To zoom out, we have the mass celebration of some striking spectacle, with the celebration done by scores of thousands of people gathered within a structure made of concrete; television is a definite added possibility. Looming behind the fussed-over thing (athletic performance, a pop act) is the lofty idea of global unity, which exalts and justifies the fuss. The world is proving something to itself, or so goes the idea. Competitors from all over the planet meet together. Or, even better, the rich part of the world is raising money to save people in the poor part. Or else Western stars journey to some lower-ranked part of the planet, bringing that section up a notch.

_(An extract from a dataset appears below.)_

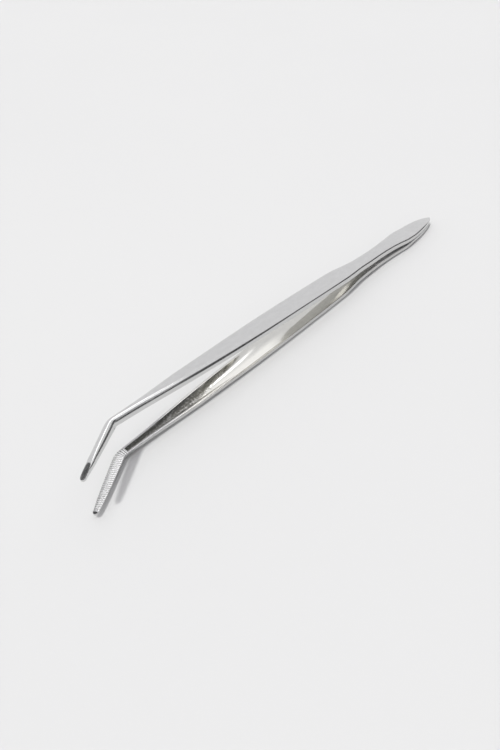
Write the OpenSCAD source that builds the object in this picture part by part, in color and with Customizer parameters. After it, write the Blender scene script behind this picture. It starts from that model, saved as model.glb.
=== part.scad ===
// Angled tweezers for planting in an aquarium.
// Two pressed spring-steel arms, welded together at the leaf-shaped butt, with bent and serrated jaws.
// Millimetres. +X runs towards the jaws, +Z is up, +Y is the side that the jaws bend to.
// The tool lies on the outer face of its lower arm, and the origin is the middle of the patch it lies on.

/* [Overall] */
// Length of the tool from the butt end to the jaw tips
tool_length = 270; // [230:5:300]
// Gap between the two jaw tips with the arms relaxed
tip_gap = 18.6; // [16:0.2:22]
// Angle of the jaws to the arms, in degrees
bend_angle = 33; // [20:1:45]
// Length of each jaw, from the bend to its tip
jaw_length = 25.5; // [22:0.5:34]

/* [Widths] */
// Widest part of the leaf-shaped butt
leaf_width = 12.3; // [10:0.1:13]
// Narrowest part of the spring neck
neck_width = 8.4; // [7:0.2:9]
// Widest part of the arm, where the fingers press
body_width = 11.6; // [10:0.2:13]
// Width of the arm where it bends into the jaw
bend_width = 3.6; // [3:0.2:4.6]
// Width of the jaw near its tip
tip_width = 2.2; // [1.6:0.1:2.4]

/* [Thicknesses] */
// Thickness of each leaf where the two are welded
leaf_thick = 2.6; // [2.2:0.1:2.8]
// Thickness of each arm in the spring neck
neck_thick = 2.9; // [2.4:0.1:3.1]
// Depth of each arm from its inner face to its outer face at the middle
body_thick = 2.9; // [2.6:0.1:3.1]
// Depth of each arm at the bend
bend_thick = 3.1; // [2.6:0.1:3.3]
// Thickness of each jaw at its tip
tip_thick = 0.9; // [0.7:0.1:1.2]
// Thickness of the weld metal between the two leaves
weld_thick = 0.3; // [0.2:0.05:0.4]
// Depth of the hollow pressed into the inner face of each arm
hollow_depth = 2; // [0.8:0.1:2.1]

/* [Serration] */
// Distance from one tooth of the jaw to the next
tooth_pitch = 0.9; // [0.8:0.1:1.4]
// Depth of the grooves between the teeth
tooth_depth = 0.3; // [0.2:0.05:0.4]

/* [Hidden] */

// Places along the arm, as distances from the butt end.
leaf_widest = 0.137 * tool_length;
weld_end = 0.1 * tool_length;
neck_start = 0.163 * tool_length;
neck_narrowest = 0.24 * tool_length;
shoulder_start = 0.31 * tool_length;
neck_end = 0.37 * tool_length;
body_widest = 0.46 * tool_length;
taper_middle = 0.755 * tool_length;
bend_radius = 6;
bend_arc = bend_radius * bend_angle * PI / 180;
bend_start = tool_length - jaw_length * cos(bend_angle) - bend_radius * sin(bend_angle);
jaw_start = bend_start + bend_arc;
path_end = jaw_start + jaw_length;
facet_start = path_end - 8.3;
arm_end = bend_start - 0.9;
nose_length = 1.1;
notch_length = 6;
notch_gap = 1.2;
butt_lift = 0.3;
// The flat patch that the tool lies on.
rest_from = 0.4 * tool_length;
rest_to = 0.56 * tool_length;

// A smooth curve through points [x, value] sorted by x.
function slope(p, i) = let(a = max(i - 1, 0), b = min(i + 1, len(p) - 1)) (p[b][1] - p[a][1]) / (p[b][0] - p[a][0]);
function span(p, x) = max([for (i = [0 : len(p) - 2]) if (i == 0 || x >= p[i][0]) i]);
function hermite(p, i, t, d) =
    (1 + 2 * t) * pow(1 - t, 2) * p[i][1] + t * pow(1 - t, 2) * d * slope(p, i)
    + t * t * (3 - 2 * t) * p[i + 1][1] - t * t * (1 - t) * d * slope(p, i + 1);
function curve(p, x) =
    let(i = span(p, x), d = p[i + 1][0] - p[i][0]) hermite(p, i, min(max((x - p[i][0]) / d, 0), 1), d);

// Half-widths of the inner face. The leaf is an ogive that runs into the neck.
widths = [
    [leaf_widest, leaf_width / 2], [0.187 * tool_length, 0.775 * leaf_width / 2],
    [neck_narrowest, neck_width / 2], [0.274 * tool_length, 1.02 * neck_width / 2],
    [shoulder_start, 1.05 * neck_width / 2], [0.345 * tool_length, 0.9 * body_width / 2],
    [neck_end, 0.985 * body_width / 2], [body_widest, body_width / 2], [0.62 * tool_length, 0.94 * body_width / 2],
    [taper_middle, 0.73 * body_width / 2], [0.86 * tool_length, 0.68 * bend_width],
    [bend_start, 0.55 * bend_width], [jaw_start + 1, 0.59 * bend_width],
    [facet_start, 0.45 * bend_width], [path_end - nose_length, tip_width / 2],
];
function leaf_half(s) = leaf_width / 2 * pow(1 - pow(1 - max(s, 0.12) / leaf_widest, 2), 0.6);
function nose_half(s) = tip_width / 2 * sqrt(max(1 - pow((s - path_end + nose_length) / nose_length, 2), 0.06));
function half_width(s) =
    s < leaf_widest ? leaf_half(s) : s > path_end - nose_length ? nose_half(s) : curve(widths, s);

// Depth from the inner face to the outer face.
depths = [
    [0, 0.6 * leaf_thick], [0.045 * tool_length, 0.96 * leaf_thick], [weld_end, leaf_thick],
    [0.2 * tool_length, neck_thick], [0.35 * tool_length, neck_thick + 0.05],
    [rest_from, body_thick], [rest_to, body_thick],
    [bend_start, bend_thick], [jaw_start, 0.95 * bend_thick], [facet_start, 0.66 * bend_thick],
];
function depth(s) =
    s < notch_length ? curve(depths, s) - half_gap(s) + weld_thick / 2
    : s <= facet_start ? curve(depths, s)
    : tip_thick + (0.52 * bend_thick - tip_thick) * (path_end - s) / (path_end - facet_start);

// Height of the inner face above the middle plane of the tool. The relaxed arms bow slightly outwards.
// The outer face of the arm runs straight over the resting patch, which keeps the butt just off the table.
lifted_half = weld_thick / 2 + leaf_thick - butt_lift;
rest_slope = (0.273 * tip_gap + body_thick - lifted_half) / rest_to;
gaps = [
    [weld_end, weld_thick / 2], [leaf_widest, 0.04 * tip_gap], [0.187 * tool_length, 0.062 * tip_gap],
    [0.274 * tool_length, 0.078 * tip_gap], [0.33 * tool_length, 0.118 * tip_gap], [neck_end, 0.165 * tip_gap],
    [rest_from, rest_slope * rest_from + lifted_half - body_thick],
    [rest_to, rest_slope * rest_to + lifted_half - body_thick], [0.74 * tool_length, 0.362 * tip_gap],
    [bend_start, 0.443 * tip_gap], [path_end, 0.5 * tip_gap],
];
function half_gap(s) =
    s < notch_length ? weld_thick / 2 + (notch_gap - weld_thick) / 2 * pow(1 - s / notch_length, 2)
    : s < weld_end ? weld_thick / 2 : curve(gaps, s);

// Rounding of the outer corners, across the arm and through its depth, as shares of half-width and depth.
rounding = [
    [0, 0.2], [leaf_widest, 0.24], [neck_narrowest, 0.3], [neck_end, 0.24], [0.52 * tool_length, 0.24],
    [0.61 * tool_length, 0.32], [0.685 * tool_length, 0.45], [0.74 * tool_length, 0.52], [0.8 * tool_length, 0.5],
    [0.86 * tool_length, 0.8], [bend_start, 0.97], [jaw_start + 9, 0.95], [facet_start, 0.65],
];
function round_across(s) = s <= facet_start ? curve(rounding, s) : 0.3;
function round_deep(s) = s <= facet_start ? min(0.85, 0.25 + 0.75 * curve(rounding, s)) : 0.3;

// The hollow of the inner face deepens along the arm and ends in a step at the teeth.
hollow_from = 0.52 * tool_length;
hollow_to = arm_end - 0.4;
hollows = [
    [hollow_from, 0.04], [0.58 * tool_length, 0.12], [0.66 * tool_length, 0.42], [0.72 * tool_length, 0.62],
    [0.79 * tool_length, 0.95], [hollow_to, 0.85],
];
rim = 0.95;
function hollow_half(s) = half_width(s) - min(rim, 0.4 * half_width(s));

// Plan of the middle line: straight, round the bend, and straight again. Gives [x, y, heading].
function plan(s) =
    s <= bend_start ? [s, 0, 0]
    : s <= jaw_start ? let(a = (s - bend_start) / bend_radius * 180 / PI)
        [bend_start + bend_radius * sin(a), bend_radius * (1 - cos(a)), a]
    : let(d = s - jaw_start)
        [bend_start + bend_radius * sin(bend_angle) + d * cos(bend_angle),
         bend_radius * (1 - cos(bend_angle)) + d * sin(bend_angle), bend_angle];

// Cross-sections as [across, outward] points: of the metal, and of the tool that presses the hollow.
CORNER_STEPS = 5;
HOLLOW_STEPS = 8;
function metal(s) =
    let(w = half_width(s), t = depth(s), ry = w * round_across(s), rz = t * round_deep(s))
    concat(
        [[w, 0], [-w, 0]],
        [for (i = [0 : CORNER_STEPS]) let(a = 90 * i / CORNER_STEPS) [-(w - ry + ry * cos(a)), t - rz + rz * sin(a)]],
        [for (i = [CORNER_STEPS : -1 : 0]) let(a = 90 * i / CORNER_STEPS) [w - ry + ry * cos(a), t - rz + rz * sin(a)]]
    );
function press(s) =
    let(w = hollow_half(s), h = hollow_depth * curve(hollows, s))
    concat(
        [[w, -0.5], [-w, -0.5]],
        [for (i = [0 : HOLLOW_STEPS]) let(a = 180 * i / HOLLOW_STEPS) [-w * cos(a), h * pow(sin(a), 2)]]
    );

// A closed skin over cross-sections set square to the middle line at the given places.
module skin(places, sections) {
    n = len(sections[0]);
    last = (len(places) - 1) * n;
    polyhedron(
        points = [for (j = [0 : len(places) - 1]) let(p = plan(places[j]), z = half_gap(places[j])) each
            [for (q = sections[j]) [p[0] - q[0] * sin(p[2]), p[1] + q[0] * cos(p[2]), z + q[1]]]],
        faces = concat(
            [[for (i = [n - 1 : -1 : 0]) i]],
            [for (j = [0 : len(places) - 2], i = [0 : n - 1]) let(a = j * n + i, b = j * n + (i + 1) % n) each
                [[a, b, a + n], [b, b + n, a + n]]],
            [[for (i = [0 : n - 1]) last + i]]
        ),
        convexity = 6
    );
}
module metal_skin(places) { skin(places, [for (s = places) metal(s)]); }
function even(from, to, count) = [for (i = [0 : count]) from + (to - from) * i / count];

module leaf() {
    color("silver") metal_skin(concat(
        [for (i = [0 : 4]) notch_length * pow(i / 5, 2)],
        even(notch_length, neck_start, 12)
    ));
}

module neck() {
    color("silver") metal_skin(even(neck_start, neck_end, 12));
}

module arm() {
    stops = even(hollow_from, hollow_to, 14);
    color("silver") difference() {
        metal_skin(concat(even(neck_end, rest_from, 3), even(rest_to, arm_end, 16)));
        skin(stops, [for (s = stops) press(s)]);
    }
}

module jaw() {
    nose_start = path_end - nose_length;
    teeth = floor((nose_start - arm_end) / tooth_pitch);
    half_groove = 0.34 * tooth_pitch;
    color("gainsboro") difference() {
        metal_skin(concat(
            even(arm_end, jaw_start, 5), even(jaw_start + 3, facet_start, 5),
            even(facet_start + 1, nose_start, 3), even(nose_start + 0.3, path_end, 3)
        ));
        for (i = [0 : teeth - 1]) {
            s = arm_end + (i + 0.5) * tooth_pitch;
            translate([plan(s)[0], plan(s)[1], half_gap(s)]) rotate([90, 0, plan(s)[2]])
                linear_extrude(2 * bend_width, center = true)
                    polygon([[-half_groove, -0.02], [half_groove, -0.02], [0, tooth_depth]]);
        }
    }
}

// The weld fills the seam between the two leaves, up to the notch at the butt end.
module butt_weld() {
    stops = [for (i = [0 : 16]) notch_length + (weld_end - notch_length) * i / 16];
    inset = 0.12;
    color("lightgray") translate([0, 0, -weld_thick / 2]) linear_extrude(weld_thick) polygon(concat(
        [for (s = stops) [s, half_width(s) - inset]],
        [for (i = [len(stops) - 1 : -1 : 0]) [stops[i], inset - half_width(stops[i])]]
    ));
}

// Lays the tool on the flat patch of its lower arm, with the origin in the middle of that patch.
function outer(s) = half_gap(s) + depth(s);
tilt = atan((outer(rest_to) - outer(rest_from)) / (rest_to - rest_from));
module laid() {
    rotate([0, -tilt, 0])
        translate([-(rest_from + rest_to) / 2, 0, (outer(rest_from) + outer(rest_to)) / 2]) children();
}
module upper() { laid() children(); }
module lower() { laid() mirror([0, 0, 1]) children(); }

upper() leaf();  // upper_leaf
lower() leaf();  // lower_leaf
laid() butt_weld();
upper() neck();  // upper_neck
lower() neck();  // lower_neck
upper() arm();  // upper_arm
lower() arm();  // lower_arm
upper() jaw();  // upper_jaw
lower() jaw();  // lower_jaw
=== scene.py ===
import math

import bpy
import numpy as np
from mathutils import Matrix, Vector


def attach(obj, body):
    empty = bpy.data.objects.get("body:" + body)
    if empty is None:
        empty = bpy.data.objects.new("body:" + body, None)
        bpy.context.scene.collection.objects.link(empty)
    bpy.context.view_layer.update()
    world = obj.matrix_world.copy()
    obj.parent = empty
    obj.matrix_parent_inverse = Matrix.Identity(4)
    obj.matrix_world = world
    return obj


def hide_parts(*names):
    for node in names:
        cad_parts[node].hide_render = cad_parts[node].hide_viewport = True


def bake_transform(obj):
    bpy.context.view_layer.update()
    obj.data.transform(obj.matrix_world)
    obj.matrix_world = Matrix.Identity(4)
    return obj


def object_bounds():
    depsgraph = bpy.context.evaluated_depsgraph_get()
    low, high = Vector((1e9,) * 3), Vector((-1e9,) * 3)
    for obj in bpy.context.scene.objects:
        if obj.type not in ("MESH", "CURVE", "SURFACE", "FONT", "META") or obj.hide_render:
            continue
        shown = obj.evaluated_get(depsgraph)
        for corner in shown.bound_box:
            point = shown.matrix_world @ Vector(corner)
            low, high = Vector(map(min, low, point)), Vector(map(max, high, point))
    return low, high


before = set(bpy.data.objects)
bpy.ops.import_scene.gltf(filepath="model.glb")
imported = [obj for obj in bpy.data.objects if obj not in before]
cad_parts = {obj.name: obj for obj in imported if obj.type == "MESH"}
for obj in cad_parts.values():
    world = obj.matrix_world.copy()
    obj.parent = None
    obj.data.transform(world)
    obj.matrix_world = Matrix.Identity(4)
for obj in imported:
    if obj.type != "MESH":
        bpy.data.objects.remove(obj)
cad_low, cad_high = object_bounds()

MM = 0.001  # metres

# --------------------------------------------------------------------------------------------
# The tool's driving sizes, in millimetres, as in the CAD source. Places along the tool, called s
# below, are distances from the butt end along its middle line, before it's laid down.
# --------------------------------------------------------------------------------------------
LENGTH = 270.0
TIP_GAP = 18.6
BEND = math.radians(33.0)
JAW = 25.5
# Widths across the tool, depths from the inner face to the outer one, and the seam's thickness.
LEAF_W, NECK_W, BODY_W, BEND_W, TIP_W = 12.3, 8.4, 11.6, 3.6, 2.2
LEAF_T, NECK_T, BODY_T, BEND_T, TIP_T = 2.6, 2.9, 2.9, 3.1, 0.9
WELD_T = 0.3
# The hollow pressed into each arm's inner face: its depth, and the flat rim on each side of it.
HOLLOW, RIM_W = 2.0, 0.95
# The teeth: distance between two, depth of a groove, and its half-width as a share of the distance.
PITCH, TOOTH, GROOVE = 0.9, 0.3, 0.34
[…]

Viewed differently, Queen turned over the world’s seat cushions in search of stadium audiences. While doing so, it showed the same standards as the Reagan administration, doing business with generals and Boers. Then it glommed on to a giant audience gathered for global uplift, scoring a hit performance that the band followed up with a lucrative tour of Europe, the richest part of the world to bear stadiums while being outside the U.S. All in all, the band comes off as rather crafty and self-interested. But it’s hard to find any harm that resulted. “Wherever Queen went, it was as if they were bringing freedom and peace to the people,” says an Argentine admirer. “It was as if they were the band of liberty.”

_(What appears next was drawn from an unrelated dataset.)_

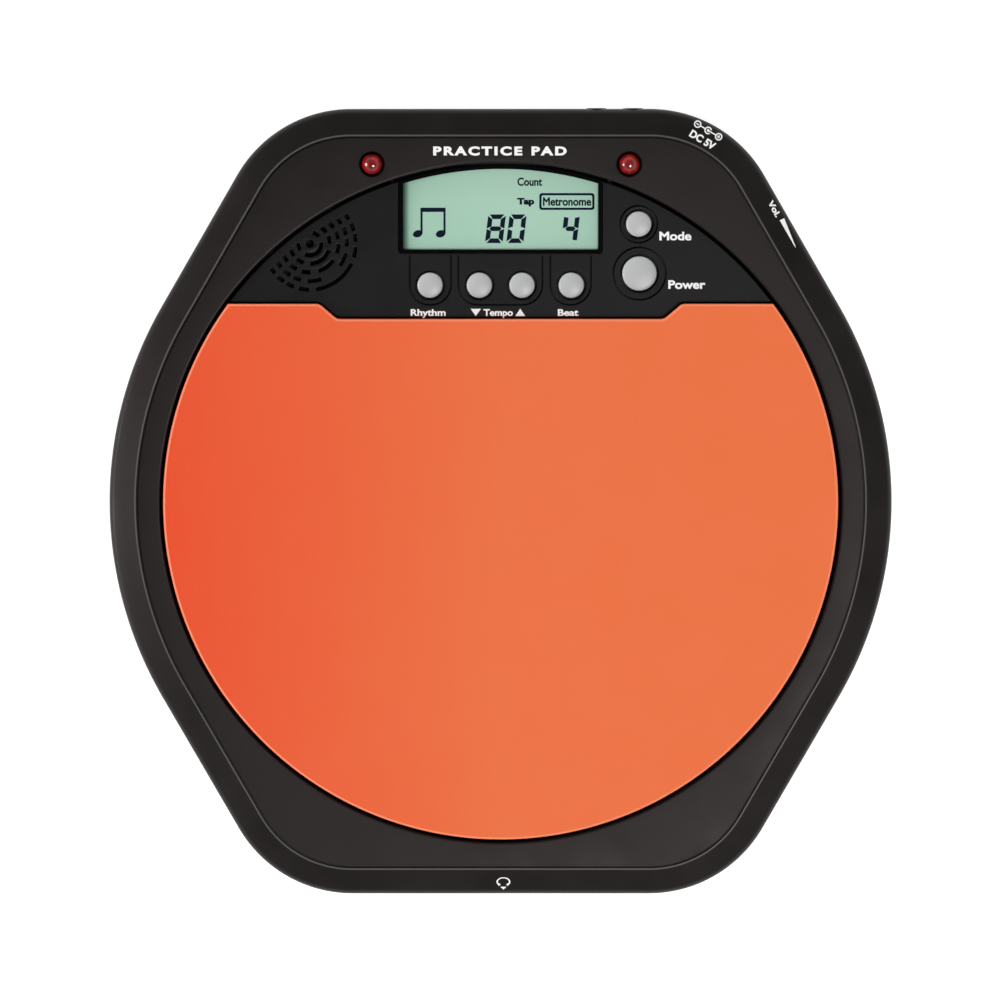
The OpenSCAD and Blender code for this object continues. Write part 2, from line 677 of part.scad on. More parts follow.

The chronology does match up: Argentina and Brazil toured in 1981, both democracies by 1985; Sun City visited in 1984, apartheid gone 10 years later; Hungary visited in 1986 (“the first stadium concert behind the Iron Curtain,” says the manager) and Eastern Europe breaks free three years later. The late 20th century’s great wave of democratization was about to break. In the meantime, various strained regimes found themselves giving an inch. For instance, many of their subject peoples wanted to see an individual prancing about on stage and being about as individual as a person could be. That was Freddie Mercury. True to type, this individual collected a great deal of money and acclaim, and then got on a plane and went elsewhere. The subject peoples don’t seem to have minded. Perhaps they would’ve taken the same deal themselves.